As I write, athletes representing over 200 nations — competitors in 329 different sporting events — are gathering in Paris to begin a colorful procession of boats on the River Seine that will mark the official opening of the XXXIII Olympiad. This is a big deal and certainly worthy of attention, but my true motivation for penning this post is that I just stumbled across an article about — I am not making this up — competitive chair sitting.

If you didn’t realize that competitive chair sitting was a thing, then you may be unaware of its precursor, competitive pole sitting (paalzitten). Or a host of other interesting human-manufactured contests, such as lion dancing, grits rolling, kiiking (competitive swinging), underwater hockey, fierljeppen (kind of like pole vaulting across a canal), and Inuit ear pulling.

Another day in chair-sitting paradise: Sunny Cuverville.
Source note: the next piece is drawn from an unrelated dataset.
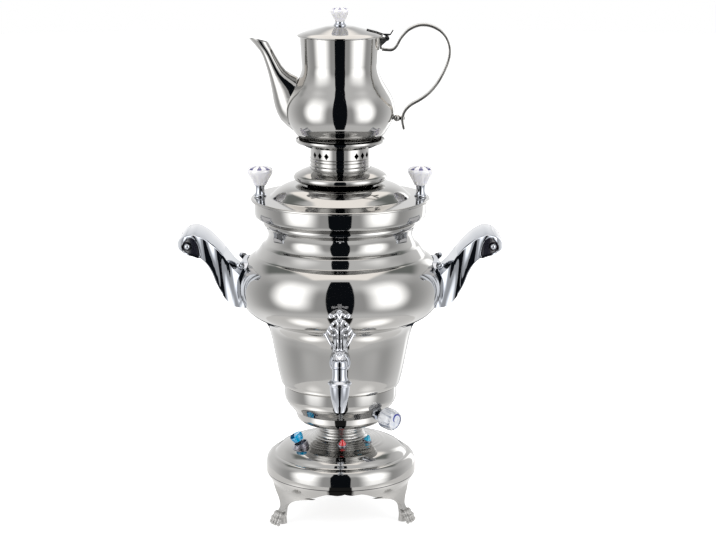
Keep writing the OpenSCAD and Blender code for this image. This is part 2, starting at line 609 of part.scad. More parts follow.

And, if you’ve ever imagined that human beings were rational, then surely you’ve not thought through the vast amounts of time and energy that people devote to achieving new extremes of competence and competitive advantage in chair sitting, fierljeppen, and ear pulling.

For instance, the guy featured in the chair sitting article that I linked above has been honing his craft for almost 30 years, and he recently traveled all the way to Antarctica’s “dark, rocky” Cuverville Island to complete a lengthy sit on its barren beach.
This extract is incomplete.